• Tag Archives Age
  • “Ever since dying came into fashion, life hasn’t been safe.” Proverb

    Hoppy July 4th. So far, I have the day off. This could change at any moment.

    I’m going through all my bookmarks – yes, those things that occasionally save your place on the internet. Usually, they’re all pointing to dead links, etc. So I’m looking at some of them and determining if they still exist. If not, “ Baleeted.”

    Some of the links go to some really cool T-shirt websites. You know the ones, the ones that have such cool designs you never thought you’d see in a million years. It makes you feel like a kid – picking out the coolest design.

    Unfortunately, there are very few of these t-shirts that don’t make you look like an oversized kid. Or, rather, a middle-aged balding gentleman who can’t seem to grow up. While anybody can buy those shirts, it doesn’t mean they should. I’m all for geek chic, within the proper age range. Much like the Twilight Zone episode I just glanced at, with Cliff Robertson – I thought, “Boy, that top hat looks great!”


    However I’m realistic enough that I know that I can’t rock a top hat. Very few people can.

    Slash.


    Ummm. And Charles DeMarr.

    And……uh…..Abraham Lincoln.

    That’s it. The only three people who can rock a top hat.

    I guess that’s about it. For me Steampunk is cool in limited doses, but walking around Texas in a top hat and tails in the middle of summer not only looks foolish, you’re severely risking heatstroke.

    Speaking of inappropriate – how many older white guys out there are wearing white tennis shoes? As a rule I don’t purchase white anything, but since it was pointed out to me I notice it a lot more. Guys out there, look in the mirror before you go out. Shirt? Check. Pants? Check. White tennis shoes? Turn around, try again. If all you own is white shoes, save one pair for yard work and buy something else.


  • “I think there’s nothing better than seeing a three-chord straight up rock ‘n’ roll band in your face with sweaty music and three minute good songs.” Joan Jett

    Saaaay….you’re mighty fancy.
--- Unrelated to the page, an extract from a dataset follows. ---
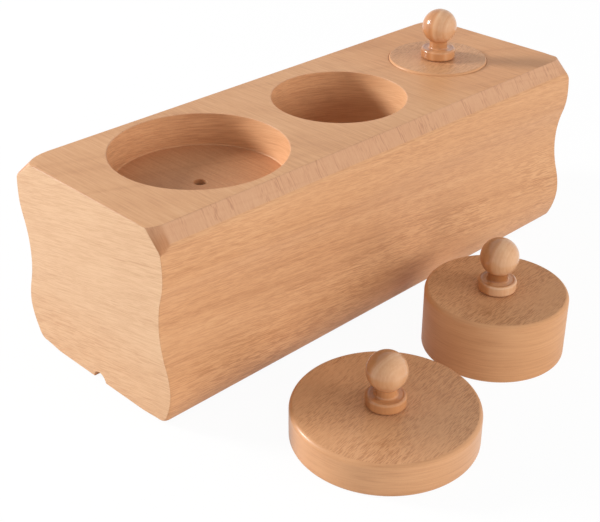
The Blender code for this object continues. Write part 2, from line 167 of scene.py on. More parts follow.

What’s a purty little thing like you doin’ in a place like this?

    So I’ve managed to maintain my composure and not go blindly seeking this his one guitar (and the case, c’mon, how can you resist a leopard print case?) mainly because I have so many damn guitars already. The other fact is that I don’t use any one of them enough to justify another purchase (and really, isn’t that what I said about the last one?). I’m so lame that I almost didn’t even realize that could upgrade the pickup in one of the SG’s to a P90 and get pretty close without having to get another guitar. Although…..I really like the white…..

    One of the realities that one has to face eventually is that there isn’t a piece of gear that’s going to make you play any better than just  straight old-fashioned woodshedding.  In the case of the above guitar, I’m not even sure how it plays. The RI series that I’ve played lately have had baseball bat necks (which I hate). The one above is a sig model, the Billie Joe Armstrong and it’s supposed to have  a “play fast” neck (like my 61 SG RI). Which of course I find intriguing.

    Here’s the part where I admit that I’ve got kind of a man-crush on Billie Joe. My daughter (should she ever read this) will give the obligatory “ewwwwwwww”.  It sounds really stupid, but I’m a huge fan of his songwriting.  Back in the 90’s, I listened to Dookie (like everybody else) and gradually fell off in interest as some of the later albums kind of kept going. At the AstroArena, we watched Billie Joe slobber all over the stage – good show.  It wasn’t until American Idiot came out that I became a reborn fan.

    Here’s the thing that REALLY freaks my daughter out. All the guys in Green Day are pretty much the same age as me. It’s hard to believe, but while they were singing about being burned out on a couch, I was sitting there burned out on a couch watching them sing about it.  Not that I think, “Hey that could have been me!” because obviously I wasn’t driven enough to really push myself with my guitar playing.  It’s just easy to relate to an artist that’s almost the exact same age as you. Oops. So Tre Cool has the same birthday as me. I knew I was forgetting something.  But they were all born the same year as me.

    Geez! These Geezers…..

    How come THEY don’t have grey hair?


  • “The Opera is obviously the first draft of a fine spectacle; it suggests the idea of one.” Jean de la Bruyere

    The other day, I bought a straight razor. I have now found that it’s a low quality piece of junk, and shouldn’t be put anywhere near your face. But regardless, people see me with a blade and assume that I’m going to cut myself. I’m actually not that clumsy.

    The number of times that I’ve hurt myself (slicing, bludgeoning, etc,etc) actually were more of a result of not actually thinking about what I was actually doing than being unsafe. Of course, that’s a little contradictory.

    Here’s the thing. At some point in our lives, we all go in to “autopilot” mode. The multiple times that I’ve sliced my hand/finger open, I wasn’t being unsafe so much as I was on Auto-pilot. After you’ve opened hundreds of boxes (over a lifetime) and you haven’t cut yourself once….you figure you’ve got it under control. You just do it – and don’t think about it.

    Well, as of now, I can’t do that any more. I HAVE to think about what I’m slicing up because typically it ends up being something attached to my body.
    The same thing with my jacked-up ankle. I’ve been walking the planet for some thirty-mumble-mumble years and hadn’t sprained my ankle before……so why did I really need to concentrate on walking? Well, it turns out that I do.

    I especially do.

    Complaining about getting old gets…..well, old, but seriously – those aches and pains that appear and you have to figure out what’s causing them? Time killer for sure. Who would have thunk that my clutch pedal would cause my big toe to get so sore?